En outre, depuis quelques années, chaque académie déploie des formateurs VDR, des référents académiques qui agissent au quotidien pour former et répondre aux interrogations des collègues enseignants et personnels de direction. Je vous remercie par avance de veiller à ne pas véhiculer d’image erronée de notre rôle, cela pèse parfois bien lourd sur les épaules des collègues. Les valeurs de la République sont l’affaire de chaque personnel, titulaire ou non, enseignant ou agent technique de la région.
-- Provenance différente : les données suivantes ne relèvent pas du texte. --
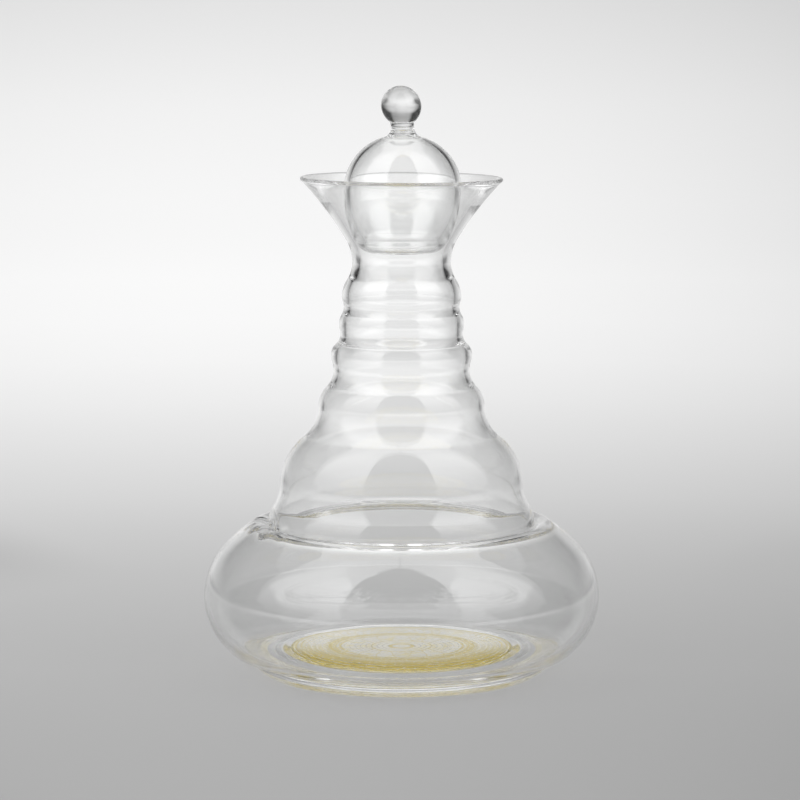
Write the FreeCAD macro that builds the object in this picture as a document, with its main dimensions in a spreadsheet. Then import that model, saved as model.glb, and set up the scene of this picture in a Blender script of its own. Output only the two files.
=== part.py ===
import FreeCAD, Part
import math
import os
import Sketcher

# Glass carafe with a lift-out ball stopper. Millimetres, +Z up, origin on the floor at the carafe's axis.
sizes = {
    # foot and pushed-up base
    "foot_radius": 60.0,
    "foot_ring_width": 2.5,
    "punt_slope_width": 6.0,
    "punt_height": 3.2,
    "base_wall": 7.4,
    # belly
    "belly_radius": 87.9,
    "belly_height": 34.0,
    "belly_wall": 1.8,
    # crease where the shoulder folds down to the cone
    "crease_height": 66.0,
    "crease_half_width": 0.5,
    "crease_lift": 0.3,
    "crease_wall": 2.6,
    # tiers and rings of the cone, radii counted outwards from the throat
    "throat_radius": 21.8,
    "ring_1_swell": 4.6,
    "groove_1_depth": 0.85,
    "ring_2_swell": 2.05,
    "groove_2_depth": 0.4,
    "ring_3_swell": 4.0,
    "groove_3_depth": 1.1,
    "tier_swell": 6.6,
    "skirt_swell": 17.8,
    "flare_swell": 4.5,
    # the same stations, heights counted upwards from the crease
    "flare_rise": 3.5,
    "skirt_rise": 14.0,
    "tier_rise": 35.5,
    "groove_3_rise": 15.9,
    "ring_3_rise": 6.7,
    "groove_2_rise": 8.8,
    "ring_2_rise": 4.9,
    "groove_1_rise": 7.6,
    "ring_1_rise": 4.0,
    "throat_rise": 15.4,
    "cone_wall": 2.5,
    "throat_wall": 3.5,
    # funnel mouth
    "funnel_bend_reach": 2.65,
    "funnel_bend_rise": 9.8,
    "lip_radius": 44.4,
    "lip_rise": 35.9,
    "lip_inset": 1.35,
    "lip_lift": 1.33,
    # seat of the stopper inside the funnel
    "seat_reach": 2.35,
    "seat_rise": 9.3,
    "seat_clearance": 0.34,
    # hollow ball of the stopper
    "ball_swell": 5.74,
    "ball_rise": 22.4,
    "ball_drop": 4.7,
    "ball_foot_inset": 7.91,
    "ball_wall": 2.4,
    "ball_foot_wall": 2.4,
    "ball_shoulder_wall": 1.8,
    "ball_crown_wall": 3.8,
    "collar_radius": 9.6,
    "collar_rise": 23.0,
    "stem_radius": 5.1,
    "stem_rise": 4.8,
    # solid knob fused on the ball
    "knob_neck_swell": 0.2,
    "knob_radius": 8.87,
    "knob_rise": 9.1,
    # gold print under the base
    "print_margin": 2.5,
    "print_thickness": 0.15,
}

# Outline points as (inward, upward) shares of the spans named beside their use.
belly_lower_share = (0.459, 0.738)
foot_roll_share = (0.821, 0.953)
belly_upper_share = (0.324, 0.697)
shoulder_share = (0.7535, 1.04)
inner_floor_share = (0.586, 1.0)
inner_lower_share = (0.49, 0.97)
inner_upper_share = (0.327, 0.714)
inner_shoulder_share = (0.778, 1.085)
inner_roll_share = (0.85, 1.109)
cavity_heel_share = (0.29, 0.85)
# Where each S-shaped stretch changes its bend, as a share of the way from its lower end.
even_share = 0.5
flare_share = 0.4
skirt_share = 0.6
roof_share = 0.5

full_turn = 360.0
# How a sketch numbers its own axes and origin, and the ends and centre of an edge.
level_axis_index = -1
upright_axis_index = -2
origin_index = -1
begin_index = 1
finish_index = 2
centre_index = 3


class Size:
    # A length together with the formula that ties it to the sheet.
    def __init__(self, value, formula):
        self.value = value
        self.formula = formula

    def __add__(self, other):
        return Size(self.value + other.value, f"({self.formula} + {other.formula})")

    def __sub__(self, other):
        return Size(self.value - other.value, f"({self.formula} - {other.formula})")

    def share(self, share):
        return Size(self.value * share, f"({self.formula} * {share})")


def named(name):
    return Size(sizes[name], f"Sizes.{name}")


def between(first, second, share):
    nothing = first[0].share(0)
    pairs = [(a or nothing, b or nothing) for a, b in zip(first, second)]
    return tuple(a + (b - a).share(share) for a, b in pairs)


def span_point(outer_radius, inner_radius, low, high, shares):
    inward, upward = shares
    return (outer_radius - (outer_radius - inner_radius).share(inward), low + (high - low).share(upward))


def write_sheet(doc):
    sheet = doc.addObject("Spreadsheet::Sheet", "Sizes")
    for row, (name, value) in enumerate(sizes.items(), start=1):
        sheet.set(f"A{row}", name)
        sheet.set(f"B{row}", str(value))
        sheet.setAlias(f"B{row}", name)
    doc.recompute()
    return sheet


def origin_plane(body, role):
    return next(plane for plane in body.Origin.OriginFeatures if plane.Role == role)


def make_body(doc, name, plane_role):
    body = doc.addObject("PartDesign::Body", name)
    body.Label = name
    sketch = body.newObject("Sketcher::SketchObject", f"{name}_section")
    sketch.AttachmentSupport = (origin_plane(body, plane_role), [""])
    sketch.MapMode = "FlatFace"
    return body, sketch


def make_turned(doc, name, section):
    body, sketch = make_body(doc, name, "XZ_Plane")
    section.write(sketch)
    turned = body.newObject("PartDesign::Revolution", f"{name}_turned")
    turned.Profile = sketch
    turned.ReferenceAxis = (sketch, ["V_Axis"])
    turned.Angle = full_turn
    body.Tip = turned
    return body


def circle_through(fixed, direction, other):
    # Centre of the circle that passes both points and runs along the direction at the fixed one.
    normal = FreeCAD.Vector(-direction.y, direction.x, 0).normalize()
    chord = other - fixed
    return fixed + normal * (chord.dot(chord) / (2 * chord.dot(normal)))


class Section:
    # The edges, constraints and formulas of one sketch, gathered first and handed over together.
    def __init__(self):
        self.edges = []
        self.constraints = []
        self.formulas = {}

    def draw(self, edge):
        self.edges.append(edge)
        return len(self.edges) - 1

    def constrain(self, kind, *arguments):
        self.constraints.append(Sketcher.Constraint(kind, *arguments))
        return len(self.constraints) - 1

    def bind(self, size, kind, *arguments):
        self.formulas[self.constrain(kind, *arguments, size.value)] = size.formula

    def axis_line(self, low, high):
        # Straight piece of the turning axis between two corners that lie on it already.
        line = self.draw(Part.LineSegment(low.place, high.place))
        for end, corner in zip((begin_index, finish_index), (low, high)):
            self.constrain("Coincident", line, end, corner.edge, corner.end)

    def write(self, sketch):
        sketch.addGeometry(self.edges, False)
        sketch.addConstraint(self.constraints)
        for index, formula in self.formulas.items():
            sketch.setExpression(f"Constraints[{index}]", formula)


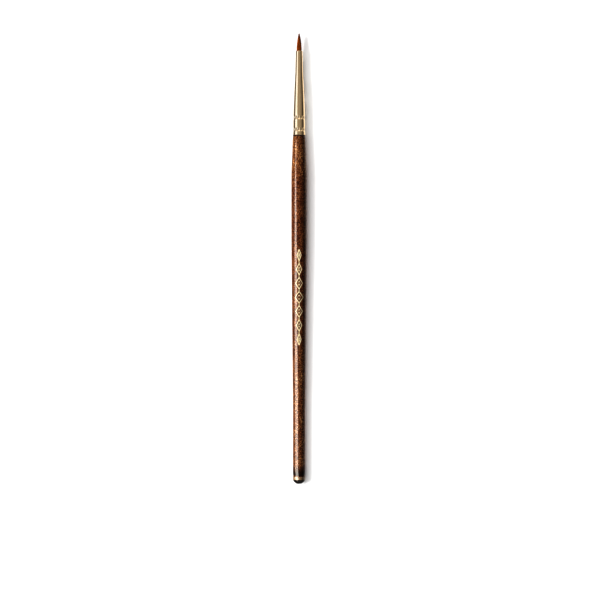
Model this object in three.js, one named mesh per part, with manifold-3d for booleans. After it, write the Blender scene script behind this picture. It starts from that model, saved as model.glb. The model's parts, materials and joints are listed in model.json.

Je suis très agacée que vous ne parliez que des enseignants ou des professeurs. Vous ne mentionnez presque jamais les autres personnels : CPE, Assistants d’éducation qui sont en première ligne. Demain matin ils ne pourront pas participer aux réunions puisqu’ils seront sur le terrain avec les élèves. Vous oubliez également les personnels de service, de cuisine et administratif. Toutes ces personnes prennent les événements de plein fouet, ne sont souvent pas assez nombreux…

Les assassinats d’enseignants par des terroristes oui c’est très bien d’en parler. Et les enseignants assassinés par de « simples » parents ? Je pense à une collègue tuée à la veille des vacances d’été il y a 2 ou 3 ans… Il y en a sans doute d’autres… Il m’arrive moi-même d’avoir peur ou avoir eu peur alors que j’enseigne en maternelle.
Non l’école n’est plus un sanctuaire mais ce n’est pas seulement à cause des terroristes.
C’est à cause de la société comme le disait Philippe Meirieu hier. La société qui fait croire que les parents sont des consommateurs sans arrêt et partout. Et parfois certains collègues sont aussi responsables de cette façon de penser des familles.

Adjoint technique dans un établissement d’enseignement depuis plus de 25 ans, je suis très triste et sidérée par l’assassinat de Dominique. A quand des mesures concrètes pour donner les moyens aux personnels d’être en sécurité ? Pardonnez ce qui pourrait passer pour de l’aigreur mais n’oublions pas qu’un établissement héberge également des AED, des AESH, des adjoints techniques (l’un d’eux a failli y laisser sa vie, mes collègues ont affronté l’assaillant,…).